It doesn’t take new acquaintances long to learn two things about me: I’m an introvert, and I’m a homebody.
When stay-at-home orders first were issued at the outset of the COVID-19 pandemic in March 2020, my life didn’t change much. I couldn’t go to the movie theater anymore, and I had to wear a mask to the grocery store, and there were a few days I tried to avoid using the bathroom until I really had to go so I could conserve toilet paper.
Other than that, my routine remained status quo.
I didn’t think I would mind hunkering down for a while. Even before the pandemic, I liked to spend my free time around home – reading, writing, bingeing a Netflix series, doing a little yard work. Quiet days at home give my thoughts time to roam. I can daydream at my leisure and explore ideas for stories.
In the past, I’ve found an abundance of writing inspiration in corners and crannies around my house. For example:
- Reading Jane Goodall’s Seeds of Hope helped inspire part of my work-in-progress, The Witch’s Witness. (In fact, most nonfiction is a good source for inspiration when the well runs dry … truth isn’t always stranger than fiction, but it can certainly kindle it.)
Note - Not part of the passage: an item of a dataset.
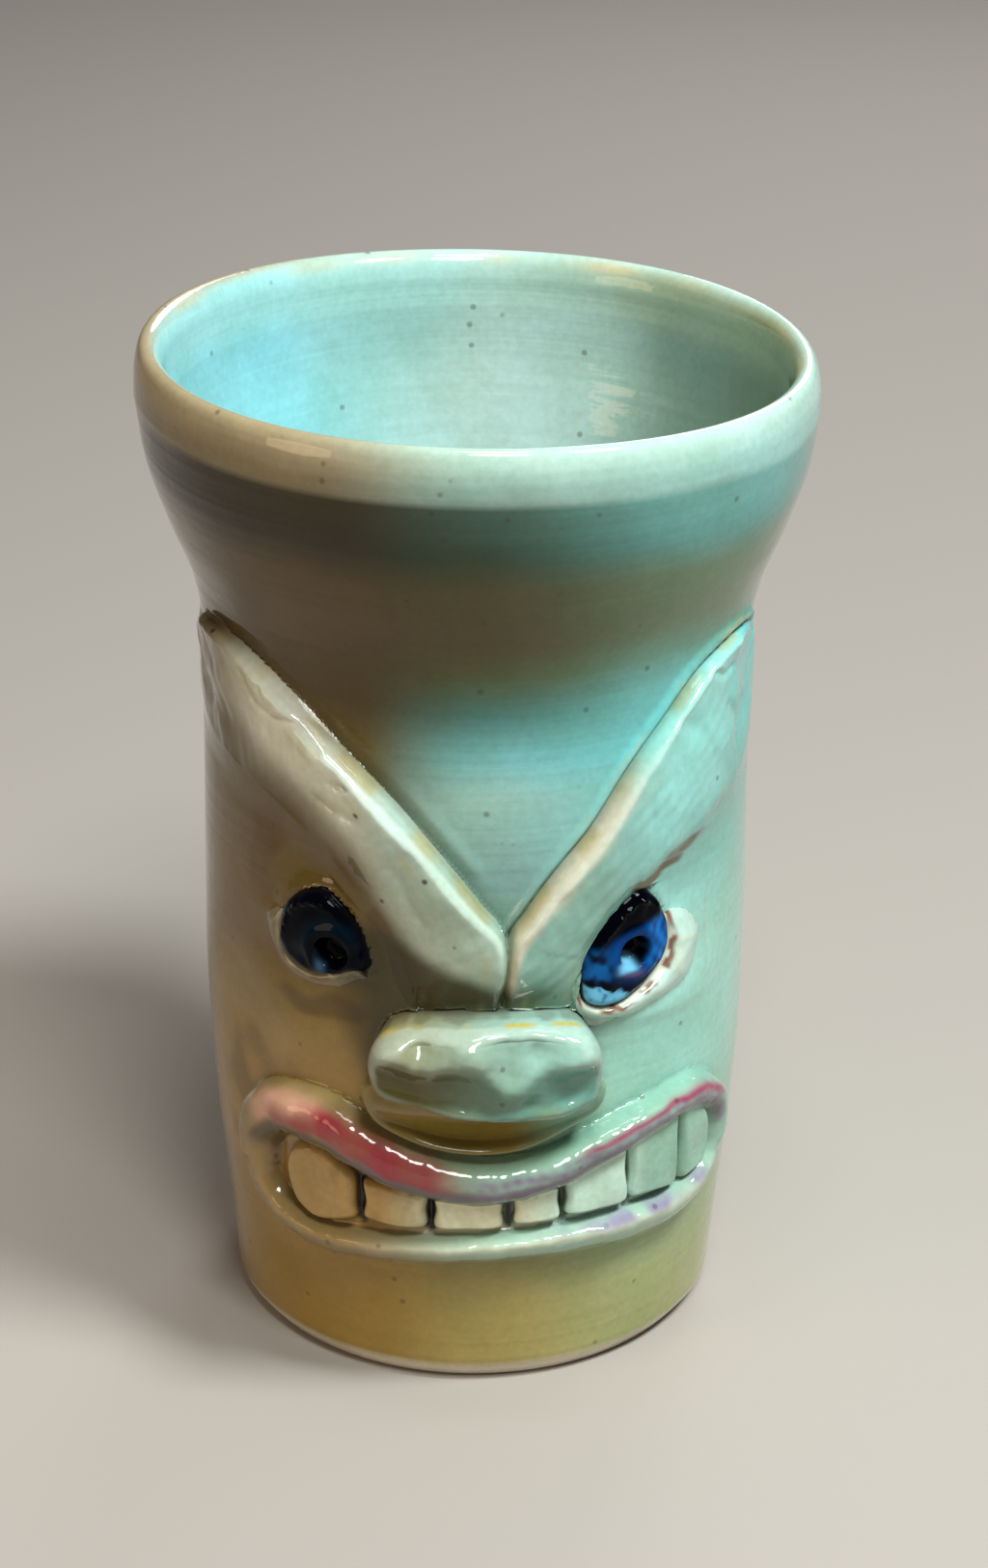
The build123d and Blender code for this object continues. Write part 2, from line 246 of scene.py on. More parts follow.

- The harebells blooming wild in my backyard are also called witch’s thimbles, which help put me in a spooky mood to write about witches in high summer.
- A trip to my attic uncovered three dusty boxes left by the previous homeowners. Further investigation revealed a treasure trove of 100+ year-old books.
- An evening on the porch swing listening to cicadas, bird calls, kids shouting down the block, and distant train horns sparked a sensory poem.
But as much as I value and cherish being at home, spending the past year and a half in my house finally began to replete my fiction-writing resources. I reached a point where I wanted to tear up my introvert card and fling myself among people. I longed to refill my cup of ideas, to people watch for ideas about body language quirks and dialogue tidbits. I wanted a long road trip where I could see new scenery of the United States, hear new accents, taste new regional flavors. I especially wanted to book a cabin in Vermont, where The Witch’s Witness primarily takes place, so I could authentically capture what it’s like to breathe the air in the Green Mountains and walk those trails.
But COVID-19 safety precautions kept me home.
Writing can be a solitary endeavor at many stages of the process, but I never realized how often I need to break out of my introvert shell for the sake of a story. Suddenly I couldn’t go to the library for research. I couldn’t visit the coffee shop or park for people watching. I couldn’t experience life beyond the borders of my home-work-grocery store bubble.
By December 2020, writer’s block descended. I thought endless hours at home would mean the most productive writing months of my life, and at the beginning that was true. But as weeks piled up into months and then mounded into a year, I learned the value of being among people to write about people. I missed encountering other places to help envision settings and bring them to life.
In 2019, all I wanted was more time around home, to be left alone to write. I wouldn’t have believed anyone who told me staying home in 2020 eventually would hinder my writing more than help it.
Now that it’s 2021, I’m grateful to be experiencing life beyond my front door and outside city limits again. Home is still my recharging station (and believe me, extended time outside my house still depletes my batteries), but this introvert is happy to be entering society again.